The Wedding Ringer is formulaic, predictable, and overall, a damn funny film. It stars Kevin Hart as Jimmy Callahan, a man who started a business based on providing soon to be married men with a best man and groomsmen, because they do not have any. Josh Gad is Doug Harris, a man who I ten days out from his wedding, and goes to Callahan as a last resort, and thus, this film is born.
The first thing you must know about this film is to not think too hard about the plot and development, because you will soon realize that it is not exactly possible in the real world, although this film is pretty smart in explaining some of the questions you might have, but for someone to create a business like this is not at all possible in the real world, so don’t even think about it.
Now, this film’s humor and enjoyment relies on the chemistry between Hart and Gad, and the chemistry was on point. Hart and Gad played off each other very well, and the humor they provided delivered laughs throughout the film. There was a constant barrage of laughter throughout the theater.

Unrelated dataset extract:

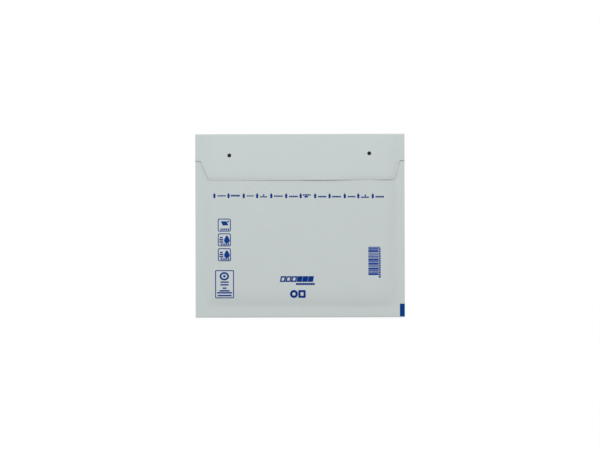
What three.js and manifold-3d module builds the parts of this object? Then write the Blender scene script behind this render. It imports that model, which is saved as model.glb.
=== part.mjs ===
// Bubble mailer for one disc case: a white paper bag lined with bubble film.
// It lies on its back with the flap folded over the front and not yet stuck down.
// Millimetres. +X runs across the mailer, +Y from the bottom fold to the flap fold, +Z up.
// The origin is under the middle of the mailer, on the surface that it lies on.

import * as THREE from 'three';
import { mergeVertices } from 'three/addons/utils/BufferGeometryUtils.js';
import Module from 'manifold-3d';

// Outline of the closed mailer
const bagWidth = 200;
const bagLength = 175.5;

// Thickness of each layer, and the glue line between two layers
const paperThickness = 0.2;
const filmThickness = 0.15;
const glueLine = 0.1;

// Bubble film: height and pitch of the bubbles, and the gap left between front and back ones
const bubbleHeight = 2.6;
const bubblePitch = 12;
const pocketGap = 0.4;
const crownWidthShare = 0.7;

// Side seals: a flat welded band, then a shoulder where the padding swells to full thickness
const sealWidth = 8;
const sealFilmGap = 0.1;
const weldBite = 0.07;
const shoulderWidth = 15;

// Bottom: a pressed flat strip above the fold, a crease, then a slope up to full thickness
const bottomHalfThickness = 0.9;
const pressedStripHeight = 11.2;
const bottomSlopeLength = 18;

// Top: the mouth edge of the front lies under the flap, squeezed thinner than the rest
const mouthBelowFold = 10;
const mouthHalfThickness = 1.6;
const mouthSlopeLength = 30;
const mouthBubbleMargin = 2;
const topFoldRadius = 1.3;

// Flap: its depth from the fold, how far out of square it is cut, the curl of its free edge,
// and how much wider it drapes over the padding's shoulders than the front does
const flapDepth = 44.2;
const flapCutSlope = 0.003;
const flapEdgeLift = 0.4;
const flapLiftLength = 14;
const flapRestGap = 0.2;
const flapDrape = 2;

// Notches cut from the flap's sides: where they start, and how far in they run at each end
const notchBelowFold = 25.6;
const leftNotch = { shoulder: 6, foot: 12.6, fillet: 2.4 };
const rightNotch = { shoulder: 4.4, foot: 9.6, fillet: 0.6 };
const flapCornerRadius = 1;

// Clasp holes, punched through the flap and the front of the bag in one stroke
const claspHoleDiameter = 3.8;
const claspHoles = [
  { fromMiddle: -67.4, belowFold: 20.6 },
  { fromMiddle: 66.2, belowFold: 18.9 },
];

// Peel-and-seal band under the flap
const adhesiveThickness = 0.15;
const adhesiveWidth = 10;
const releaseThickness = 0.15;
const releaseWidth = 14.5;
const releaseFromEdge = 3.2;
const bandFromSide = 5;

// Fineness of the curved stretches
const shoulderSteps = 4;
const foldSteps = 6;
const slopeSteps = 5;
const holeSides = 24;
const stepInset = 0.02;

// Sizes worked out from the ones above
const halfWidth = bagWidth / 2;
const filmDepth = paperThickness + glueLine;
const filmInnerDepth = filmDepth + filmThickness;
const fullHalfThickness = filmInnerDepth + bubbleHeight + pocketGap / 2;
const sealHalfThickness = filmInnerDepth + sealFilmGap / 2;
const seamHeight = fullHalfThickness;
const sealInnerX = halfWidth - sealWidth;
const flatEdgeX = sealInnerX - shoulderWidth;
const bottomY = -bagLength / 2;
const creaseY = bottomY + pressedStripHeight;
const topY = bagLength / 2;
const topTangentY = topY - topFoldRadius;
const mouthY = topY - mouthBelowFold;
const flapEdgeY = topY - flapDepth;
const notchY = topY - notchBelowFold;
const adhesiveDepth = paperThickness + glueLine;
const releaseDepth = adhesiveDepth + adhesiveThickness + glueLine;
const flapClearance = releaseDepth + releaseThickness + flapRestGap - paperThickness;

const { lerp, clamp } = THREE.MathUtils;
const swell = (share) => Math.sin((clamp(share, 0, 1) * Math.PI) / 2);
const ease = (share) => THREE.MathUtils.smoothstep(share, 0, 1);
const steps = (from, to, count) =>
  Array.from({ length: count }, (_, i) => lerp(from, to, (i + 1) / count));

// The padded form: half the thickness of the closed mailer at any place

function fullnessAcross(x, drape = 0) {
  return swell((sealInnerX + drape - Math.abs(x)) / (shoulderWidth + drape));
}

function middleHalfThickness(y) {
  const rise = swell((y - creaseY) / bottomSlopeLength);
  const squeeze = ease((y - mouthY + mouthSlopeLength) / mouthSlopeLength);
  return (
    lerp(bottomHalfThickness, fullHalfThickness, rise) -
    squeeze * (fullHalfThickness - mouthHalfThickness)
  );
}

const pastMouth = (y) => ease((y - mouthY) / (topTangentY - mouthY));

function paddedHalfThickness(fullness, y) {
  return lerp(sealHalfThickness, middleHalfThickness(Math.min(y, mouthY)), fullness);
}

function halfThickness(x, y) {
  return lerp(paddedHalfThickness(fullnessAcross(x), y), topFoldRadius, pastMouth(y));
}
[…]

Hart and Gad have great chemistry together, but even more than that, the humor provided by the seven groomsmen Hart finds for this wedding were very comedic and took some of the pressure off of Gad and Hart. The characters of the groomsmen are one dimensional characters, but in a film like this, that is quite alright. They are here for humor, and they delivered.

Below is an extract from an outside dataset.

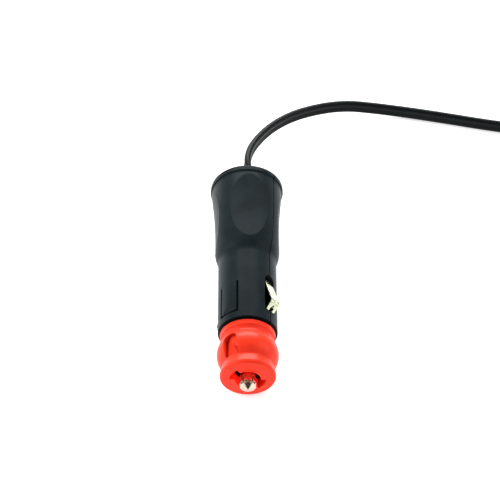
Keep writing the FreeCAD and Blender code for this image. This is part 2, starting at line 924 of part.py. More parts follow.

The only character I absolutely hated in this film was Kaley Cuoco-Sweeting’s Gretchen Palmer. I couldn’t stand her. She was shallow and bitter and just an unlikable character. She starts off the film as a decent person and character, but it’s all downhill from there. You end up rotting against their wedding because of her. That s all in the writing and there is a reason for that, but I just couldn’t stand her character.
Another problem this film presented was that it switched from comedy to drama, then back to comedy in a heartbeat (No pun intended). There would be a really funny scene, and then the next one would be full on drama, with no buildup to that drama. If there was more buildup to these dramatic scenes, then they would have worked a lot better than they did. But when these dramatic scenes popped up, I was just waiting for the comedy to start up again.

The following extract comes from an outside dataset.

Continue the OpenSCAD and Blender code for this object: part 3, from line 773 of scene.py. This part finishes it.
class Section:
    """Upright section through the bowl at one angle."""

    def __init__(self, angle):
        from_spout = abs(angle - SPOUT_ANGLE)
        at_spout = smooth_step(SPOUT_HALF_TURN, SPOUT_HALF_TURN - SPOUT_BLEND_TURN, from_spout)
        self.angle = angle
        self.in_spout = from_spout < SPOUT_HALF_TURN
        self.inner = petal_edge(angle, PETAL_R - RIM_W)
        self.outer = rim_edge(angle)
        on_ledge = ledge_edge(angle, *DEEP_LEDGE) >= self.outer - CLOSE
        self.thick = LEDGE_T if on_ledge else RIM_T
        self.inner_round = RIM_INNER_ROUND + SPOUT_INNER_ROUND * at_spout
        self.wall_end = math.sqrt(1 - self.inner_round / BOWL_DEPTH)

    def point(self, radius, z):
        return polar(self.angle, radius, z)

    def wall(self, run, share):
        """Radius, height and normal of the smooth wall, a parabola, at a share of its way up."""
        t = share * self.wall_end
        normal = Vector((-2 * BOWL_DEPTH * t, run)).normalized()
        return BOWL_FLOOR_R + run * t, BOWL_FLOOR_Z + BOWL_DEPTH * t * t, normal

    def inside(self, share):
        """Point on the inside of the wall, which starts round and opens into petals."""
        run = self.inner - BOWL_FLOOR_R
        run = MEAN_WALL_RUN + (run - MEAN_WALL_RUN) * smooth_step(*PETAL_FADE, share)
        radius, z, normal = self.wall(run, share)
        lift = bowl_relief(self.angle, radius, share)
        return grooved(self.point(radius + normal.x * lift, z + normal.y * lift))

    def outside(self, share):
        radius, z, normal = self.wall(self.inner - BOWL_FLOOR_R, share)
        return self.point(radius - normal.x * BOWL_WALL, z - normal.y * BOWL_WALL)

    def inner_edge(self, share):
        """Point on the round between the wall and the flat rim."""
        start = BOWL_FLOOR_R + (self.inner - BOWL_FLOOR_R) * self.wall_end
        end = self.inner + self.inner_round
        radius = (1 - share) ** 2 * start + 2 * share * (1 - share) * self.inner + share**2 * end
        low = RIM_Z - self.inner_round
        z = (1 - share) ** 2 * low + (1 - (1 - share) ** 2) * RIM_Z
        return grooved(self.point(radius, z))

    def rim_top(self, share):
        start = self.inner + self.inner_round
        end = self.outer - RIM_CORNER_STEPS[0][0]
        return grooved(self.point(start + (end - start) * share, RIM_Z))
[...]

In these dramatic scenes we learned a lot more about Hart and Gad’s characters, and the type of people they are and want to be. However, because of the suddenness of these scenes and lack of buildup, they did not work as much as I wanted them to.
This film was funny, and at times, it was hilarious. However, some of the comedy in the film is not for everybody. There is a lot of low brow humor and crude jokes that not everybody will appreciate. With that being said, I enjoyed the humor presented in the film. Not all of the jokes were funny, but the delivery of those jokes worked, and delivery is the most important part of any joke. Not every joke made me laugh, but a majority of them did because Hart and Gad know how to deliver their lines, and they each knew how to deliver their jokes.
One of the best aspects of this film was that it is rated R, and the first film starring Kevin Hart with an R rating. Because of this, we get to see the Kevin Hart from his standup specials, the one allowed to mouth off and cuss as much as he wants. Hart is one of the funniest comedians of our time, and this film knows how to utilize his brand of comedy to its success.
Like I mentioned earlier, this film is predictable and formulaic, but with a film like this, it’s not about the destination but rather the journey the film takes you on. That journey was filled with a lot of laughs, and a lot of enjoyment. Not everything in the film worked, but this was one of the better Kevin Hart films.